Heat Recovery: Turning Waste into Value
Mining equipment emits substantial low‑grade heat. The French bill envisions capturing this heat to supply:
- District heating in nearby communities.
- Greenhouse agriculture, boosting local food production.
- Industrial processes requiring moderate temperatures.
A case study in Finland demonstrates this potential: Marathon Digital’s 2 MW pilot heats an entire town of 11,000 households, with that water‑cooled infrastructure reaching over 70 °C—ideal for district heating systems. Another expansion now warms 80,000 residents, illustrating scalability and community benefits.

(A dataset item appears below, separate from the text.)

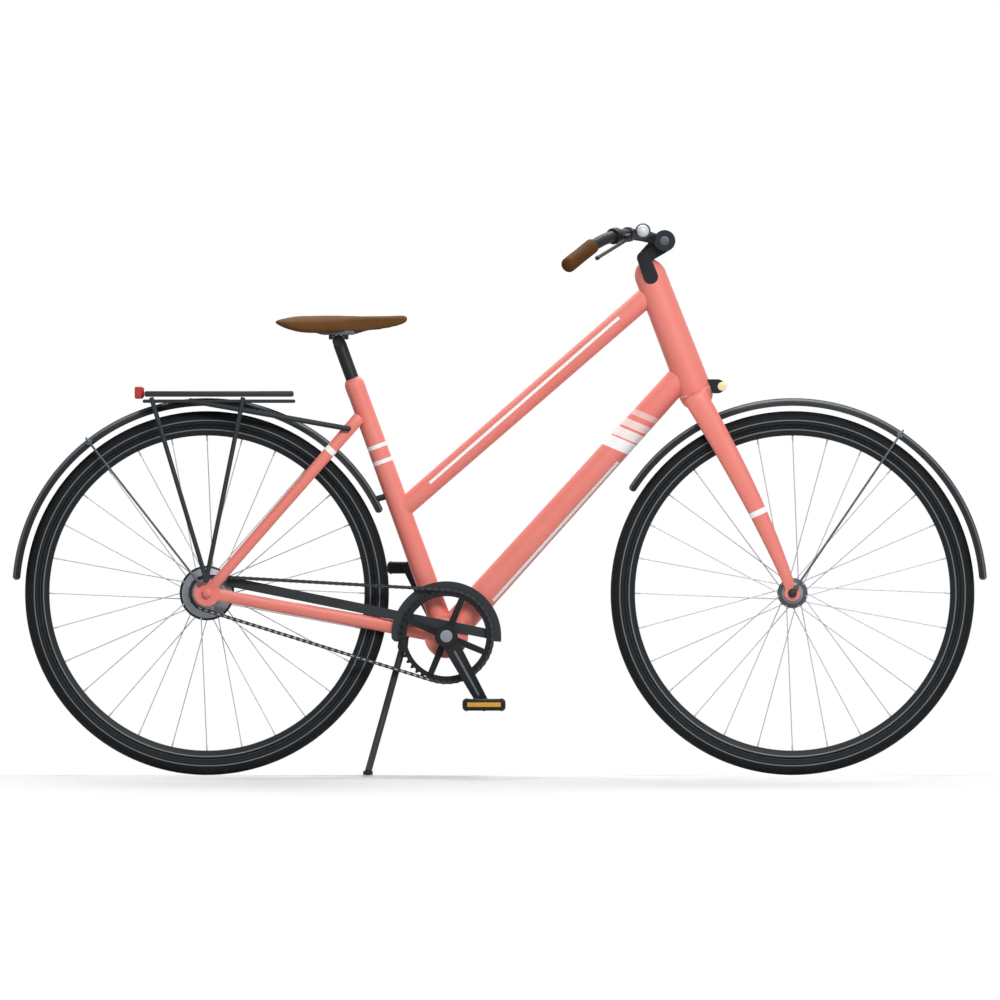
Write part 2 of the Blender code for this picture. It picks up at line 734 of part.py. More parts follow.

Global Trends in Green and Surplus‑Power Mining
- Brazil (Adecoagro & Tether): Exploring agricultural and renewable co‑location to power mining, unlocking value in sugarcane ethanol byproducts.
- Germany (Deutsche Telekom): Launched a surplus renewable pilot leveraging unused wind and solar capacity to run mining operations, showcasing telecom–energy convergence.
- UN Climate Tax Proposal: A task force led by Kenya, Barbados, and France suggests a $0.045/kWh levy on energy‑intensive minting, aiming to redirect up to $5.2 billion annually into sustainability funds.
These examples underscore a broad geopolitical shift: mining is no longer merely a power sink but could become a dynamic tool for energy management and decarbonization.
Regulatory and Legislative Context
France’s initiative follows closely on the heels of U.S. advancements:
- The CLARITY Act clarified the SEC and CFTC’s jurisdiction over digital assets, reinforcing legal certainty for miners and exchanges.
- The GENIUS Act imposes annual audits on stablecoin issuers above $50 billion market cap, indirectly strengthening confidence in crypto infrastructure.
By creating a clear pilot framework, France hopes to position itself as a leader in sustainable crypto infrastructure, attracting investment and innovation to its energy and tech sectors.
Technical and Infrastructure Considerations
- Renewable Intermittency: Wind and solar variability requires miners to adjust power draw in milliseconds, demanding sophisticated control systems.
- Grid Integration: Existing substations and transmission lines may need upgrades to handle bidirectional flows—both consumption (mining) and potential energy fed back from storage.
- Cooling and Heat Exchange: Effective heat recovery hinges on immersion‑cooling or water‑cooling rigs; air‑cooled setups capture only ~50 % of waste heat.
- Energy Market Dynamics: Surplus pricing and merchant tariffs must be negotiated to ensure mining remains profitable without distorting wholesale markets.
Economic and Community Impacts
- Job Creation: Deployment of mining facilities and heat‑recovery plants can spur local employment—from technicians to project managers.
- Rural Revitalization: Co‑location of mines at underutilized nuclear or renewable sites can bring infrastructure and services to remote areas.
- Agricultural Synergies: Heat‑driven greenhouse farming and aquaculture offer new revenue streams for farmers, buffering against commodity price swings.
Risks and Challenges
- Regulatory Shifts: Future climate taxes or carbon pricing could alter cost structures suddenly.
- Technology Adoption: Slow uptake of immersion cooling or virtual power plant integration may limit heat recovery potential.
- Public Perception: Despite green framing, communities may resist mining operations due to historical narratives of energy waste.
- Capital Expenditure: Initial investments in rigs, cooling infrastructure, and grid interties remain substantial, requiring low‑cost financing or subsidies.
Conclusion
France’s proposed pilot marries the nation’s leading nuclear infrastructure with cutting‑edge blockchain applications, crafting a model for sustainable energy valorization. By monetizing surplus electricity, stabilizing the grid, and harnessing waste heat for local communities, this initiative could set a global standard. Parallel pilots in Brazil, Germany, and Finland—along with emerging UN climate tax frameworks—underscore the industry’s rapid pivot toward responsible crypto mining.
As the pilot unfolds over the next five years, policymakers and industry stakeholders will closely watch its technical feasibility, economic viability, and community acceptance. Should it succeed, France may unlock hundreds of millions in new revenue, reduce CO₂ emissions, and fortify its grid against the variability of renewable generation—demonstrating that Bitcoin mining can indeed become a pillar of the future energy economy.